一、Java代码
SparkConf conf = new SparkConf();
conf.setMaster("local").setAppName("jsonRDD");
JavaSparkContext sc = new JavaSparkContext(conf);
SQLContext sqlContext = new SQLContext(sc);
JavaRDD<String> nameRDD = sc.parallelize(Arrays.asList(
"{\"name\":\"zhangsan\",\"age\":\"18\"}",
"{\"name\":\"lisi\",\"age\":\"19\"}",
"{\"name\":\"wangwu\",\"age\":\"20\"}"
));
JavaRDD<String> scoreRDD = sc.parallelize(Arrays.asList(
"{\"name\":\"zhangsan\",\"score\":\"100\"}",
"{\"name\":\"lisi\",\"score\":\"200\"}",
"{\"name\":\"wangwu\",\"score\":\"300\"}"
));
DataFrame namedf = sqlContext.read().json(nameRDD);
DataFrame scoredf = sqlContext.read().json(scoreRDD);
namedf.registerTempTable("name");
scoredf.registerTempTable("score");
DataFrame result = sqlContext.sql("select name.name,name.age,score.score from name,score where name.name = score.name");
result.show();
sc.stop();
二、Scala代码
val conf = new SparkConf()
conf.setMaster("local").setAppName("jsonrdd")

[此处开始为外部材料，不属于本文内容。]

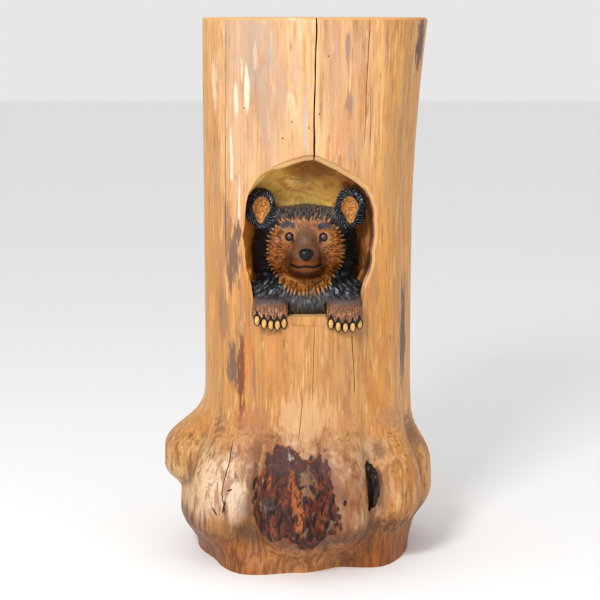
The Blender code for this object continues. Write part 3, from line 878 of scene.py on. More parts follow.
def nose(body, material):
    """A wide pad that narrows downwards, with two nostrils pressed into its lower half."""
    middle = front_of(body, *NOSE) + Vector((0, 0.004, 0))
    pad = ball("nose", middle, NOSE_SIZE, None, 64, 0.86, material)
    places = places_of(pad)
    local = places - np.array(middle)
    down = np.clip(-local[:, 2] / NOSE_SIZE[2], -1, 1)
    local[:, 0] *= 1 - 0.3 * ease((down + 0.5) / 1.5)
    for sign in (-1, 1):
        away = np.hypot(local[:, 0] - sign * 0.0062, (local[:, 2] + 0.0038) * 1.25)
        local[:, 1] += 0.0034 * bump(away / 0.003) * (local[:, 1] < 0)
    local[:, 1] += 0.0014 * bump(local[:, 0] / 0.0013) * ease(down / 0.6) * (local[:, 1] < 0)
    move_to(pad, local + np.array(middle))
    return pad


def claw(body, place, material, extra=0.0, back=0.0):
    """A claw that hangs over the paw's edge; with some extra all round it is its black bed."""
    x, z = place
    surface = front_of(body, x, z + 0.006)
    size = np.array(CLAW_SIZE) + (extra, 0.0, extra)
    tool = ball("claw", (0, 0, 0), size, None, 24, 0.88, material)
    local = places_of(tool)
    down = ease(-local[:, 2] / size[2])
    local[:, 0] *= 1 - 0.26 * down
    local[:, 1] += 0.0036 * down ** 2 + back
    move_to(tool, local + np.array((x, surface.y + 0.0012, z)))
    return tool


# %% [markdown]
# ## A bench for finishes
#
# A finish is a recipe of nodes. These few helpers add a node, link what feeds it, and give back
# its result, so that a recipe reads like a list of steps. Colours are given as red, green and
# blue from 0 to 1, as light, not as screen values.

# %% Helpers for recipes
class Value:
    """A node's result, which can be reckoned with like a number."""

    def __init__(self, make, socket):
        self.make, self.socket = make, socket

    def __add__(self, other):
        return self.make.math("ADD", self, other)

    def __sub__(self, other):
        return self.make.math("SUBTRACT", self, other)

    def __rsub__(self, other):
        return self.make.math("SUBTRACT", other, self)

    def __mul__(self, other):
        return self.make.math("MULTIPLY", self, other)

    def __truediv__(self, other):
        return self.make.math("DIVIDE", self, other)

    def __pow__(self, other):
        return self.make.math("POWER", self, other)

    def __abs__(self):
        return self.make.math("ABSOLUTE", self)

    def step(self, low, high, least=0.0, most=1.0):
        """A smooth step: least below low, most above high."""
        values = {"Value": self, "From Min": low, "From Max": high, "To Min": least, "To Max": most}
        return self.make.add("MapRange", values, interpolation_type="SMOOTHSTEP")

    def ramp(self, low, high, below, above):
        """Two colours with a smooth step between them."""
        return self.make.mix(self.step(low, high), below, above)


def titled(name):
    """A node's label from a plain name, such as Inverse Size from inverse_size."""
    return name.replace("_", " ").title()


class Recipe:
    """Adds nodes to one material or one group."""

    def __init__(self, tree):
        self.tree = tree

    def feed(self, socket, value):
        if isinstance(value, Value):
            self.tree.links.new(value.socket, socket)
        else:
            is_colour = socket.type == "RGBA" and len(value) == 3
            socket.default_value = (*value, 1) if is_colour else value

    def add(self, kind, inputs, result=0, **settings):
        """Adds a node with its settings, feeds its inputs and gives one of its results."""
        node = self.tree.nodes.new("ShaderNode" + kind)
        for name, value in settings.items():
            setattr(node, name, value)
        for name, value in inputs.items():
            self.feed(node.inputs[name], value)
        return Value(self, node.outputs[result])

    def math(self, operation, *values, clamp=False):
        return self.add("Math", dict(enumerate(values)), operation=operation, use_clamp=clamp)

    def stretch(self, place, share, shift=(0, 0, 0)):
        """Places with their height cut to a share, so that what is drawn on them runs up the log."""
        return self.add("Mapping", {"Vector": place, "Scale": (1, 1, share), "Location": shift})

    def grain(self, place, share, *noise, shift=(0, 0, 0)):
        return self.noise(self.stretch(place, share, shift), *noise)

    def noise(self, place, scale, detail=2.0, roughness=0.5, bent=0.0):
        return self.add("TexNoise", {"Vector": place, "Scale": scale, "Detail": detail,
                                     "Roughness": roughness, "Distortion": bent})

    def mix(self, factor, under, over, how="MIX"):
        values = {0: factor, 6: under, 7: over}
        return self.add("Mix", values, 2, data_type="RGBA", blend_type=how)

    def layers(self, colour, *masks_and_colours):
        """Lays colours over one another in turn, each through its own mask."""
        for mask, over in masks_and_colours:
            colour = self.mix(mask, colour, over)
        return colour

    def flat(self, across, up):
        """A place on a sheet from its two distances."""
        return self.add("CombineXYZ", {0: across, 2: up})

    def place(self):
        """The object's own coordinates, whole and as x, y and z."""
        place = self.add("TexCoord", {}, 3)
        return place, [self.add("SeparateXYZ", {0: place}, axis) for axis in (0, 1, 2)]

    def coat(self, shader, colour, roughness):
        self.feed(shader["Base Color"], colour)
        self.feed(shader["Roughness"], roughness)

    def bump(self, shader, height, strength, distance):
        normal = self.add("Bump", {"Height": height, "Strength": strength, "Distance": distance})
        self.feed(shader["Normal"], normal)

    def mark(self, name, result=2):
        """A value kept on the mesh: 2 gives a number, 1 a vector."""
        return self.add("Attribute", {}, result, attribute_name=name)

    def group(self, tree, **inputs):
        return self.add("Group", {titled(name): value for name, value in inputs.items()}, node_tree=tree)


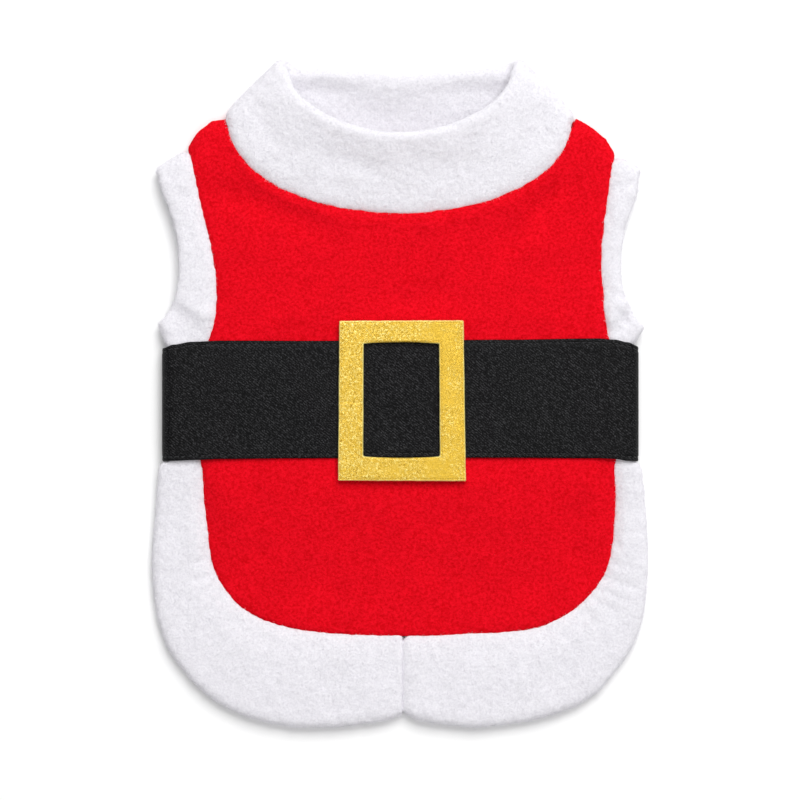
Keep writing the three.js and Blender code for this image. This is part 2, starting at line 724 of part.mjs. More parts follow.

val sc = new SparkContext(conf)
val sqlContext = new SQLContext(sc)
val nameRDD = sc.makeRDD(Array(
"{\"name\":\"zhangsan\",\"age\":18}",
"{\"name\":\"lisi\",\"age\":19}",
"{\"name\":\"wangwu\",\"age\":20}"
))
val scoreRDD = sc.makeRDD(Array(
"{\"name\":\"zhangsan\",\"score\":100}",
"{\"name\":\"lisi\",\"score\":200}",
"{\"name\":\"wangwu\",\"score\":300}"
))
val nameDF = sqlContext.read.json(nameRDD)
val scoreDF = sqlContext.read.json(scoreRDD)
nameDF.registerTempTable("name")
scoreDF.registerTempTable("score")
val result = sqlContext.sql("select name.name,name.age,score.score from name,score where name.name = score.name")
result.show()
sc.stop()